Because the prevalence of depression may
be found in as many as one third of patients with heart disease
and the mood disorder is a strong risk factor for cardiovascular
disease, American researchers designed the Study of Antihypertensive
Drugs and Depressive Symptoms (SADD-Sx) as a substudy of the International
Verapamil SR-Trandolapril study, or INVEST trial.
For the substudy on mood over the one-year
course of the antihypertension trial, researchers followed 2,317
of the more than 22,500 patients randomized to one of two regimens:
a sustained-release form of verapamil or to atenolol and diuretics.
Both groups could receive an angiotensin-converting enzyme inhibitor
if needed.
Nearly half the patients in the substudy,
known as the Study of Antihypertensive Drugs and Depressive Symptoms,
or SADD-Sx, were women; most were older than 65 and were white.
Researchers compared self-reported symptoms of depression after
one year of treatment and also sought to determine factors that
would predict depressive symptoms. Study participants completed
a standardized questionnaire known as the Center for Epidemiologic
Studies-Depression, or CES-D, scale.
On average, after one year of treatment the
mood of patients on verapamil SR improved, but mood did not improve
among patients on atenolol: 17 percent of patients taking verapamil
SR reported being highly depressed compared with 22 percent of those
taking atenolol.
After controlling for prior history of depression
and for heart disease, a year later patients on atenolol still describe
more depressive symptoms compared with patients on verapamil.

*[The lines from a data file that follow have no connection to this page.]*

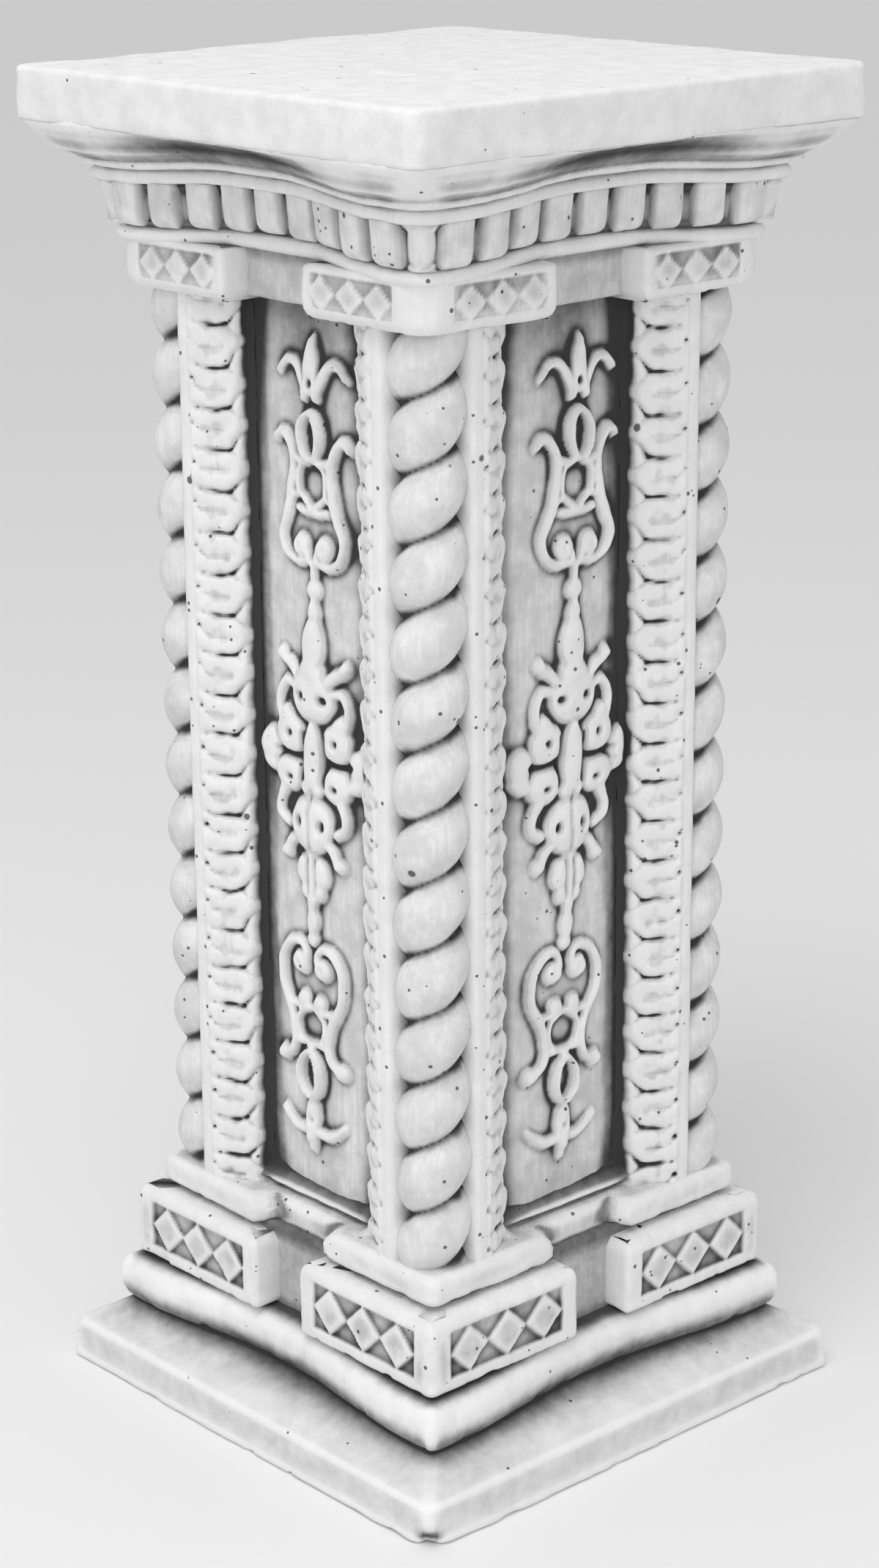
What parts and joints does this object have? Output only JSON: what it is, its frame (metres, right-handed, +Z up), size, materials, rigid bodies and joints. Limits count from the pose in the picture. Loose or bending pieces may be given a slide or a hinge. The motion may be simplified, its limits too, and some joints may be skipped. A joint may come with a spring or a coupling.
{
  "type": "decorative column",
  "caption": "Cast stone garden column with rope-twist corners, leaf bands and candelabra relief between a stepped base and a moulded cap with a flat top.",
  "frame": {"origin": "centre of the underside of the base", "axes": "+Z up along the shaft; -Y and +X are the two faces seen in the picture"},
  "size_m": [0.341, 0.341, 0.8],
  "materials": {
    "cast_stone": "weathered matt cast stone, darker in the recesses"
  },
  "bodies": {
    "root": {"column": "cast_stone"}
  },
  "joints": []
}
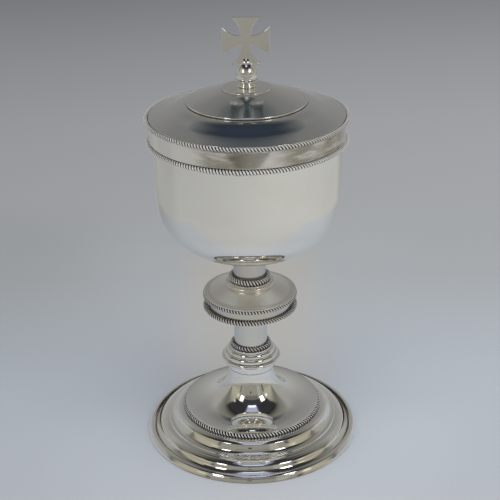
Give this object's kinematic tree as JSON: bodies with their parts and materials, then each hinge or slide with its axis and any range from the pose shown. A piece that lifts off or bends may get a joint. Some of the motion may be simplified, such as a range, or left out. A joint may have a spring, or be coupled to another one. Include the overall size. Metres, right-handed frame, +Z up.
{
  "type": "lidded ciborium",
  "caption": "Silver ciborium with a deep bowl, knopped stem and stepped trumpet foot, and a domed lid with a cross finial.",
  "frame": {"origin": "centre of the foot, on the surface that the ciborium stands on", "axes": "+Z up the stem's axis to the cross, +X along the cross's arms, -Y towards the viewer"},
  "size_m": [0.1292, 0.1292, 0.2567],
  "materials": {
    "silver": "mirror-polished silver",
    "tarnished_silver": "polished on the high parts, brown tarnish in the twist",
    "brass": "turned, satin"
  },
  "bodies": {
    "cup": {"foot": "silver", "foot_rim_moulding": "silver", "foot_rope_wire": "tarnished_silver", "base_collar": "silver", "lower_stem_rope_wire": "tarnished_silver", "lower_stem_tube": "silver", "upper_stem_rope_wire": "tarnished_silver", "upper_stem_tube": "silver", "knop_lower_shell": "silver", "knop_band": "silver", "knop_lower_rope_wire": "tarnished_silver", "knop_upper_rope_wire": "tarnished_silver", "knop_upper_shell": "silver", "knop_collar": "silver", "bowl": "silver", "bowl_rope_wire": "tarnished_silver", "bowl_boss": "brass", "tie_rod": "brass", "tie_rod_washer": "brass", "tie_rod_nut": "brass"},
    "lid": {"lid_skirt": "silver", "lid_rope_wire": "tarnished_silver", "lid_dome": "silver", "lid_centre_plate": "silver", "finial_plate": "silver", "finial_baluster": "silver", "finial_cross": "silver", "finial_stud": "brass", "finial_washer": "brass", "finial_nut": "brass"}
  },
  "joints": [
    {"name": "lid_lift", "type": "slide", "parent": "cup", "child": "lid", "axis": [0, 0, 1], "range_m": [0, 0.08]}
  ]
}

Past studies, which have had conflicting
results, led some practitioners to recommend beta-blockers not be
used to treat hypertension among older patients because of possible
depression-related side effects. Other research has linked calcium
antagonists to increased risk of suicide among patients prone to
depression.
The advantage of the SADD-Sx study, the authors
said, was the number of patients enrolled in the randomized, controlled
trial - a larger number than any previous study - and its design,
a head-to-head comparison of both treatment strategies. Researchers
also accounted for biases that plagued past studies.
Still, future research should involve a more
rigorous measure of depression, the authors concluded, writing “It
may be that these patients say they feel poorer, which is important,
but whether there end up being differences in the number of patients
being diagnosed with a major depressive disorder, that’s a different
issue. It’s a clinically important issue. It has public policy considerations.
It has patient care-related issues associated with it. So people
who make the decisions about prescribing have to weigh that.”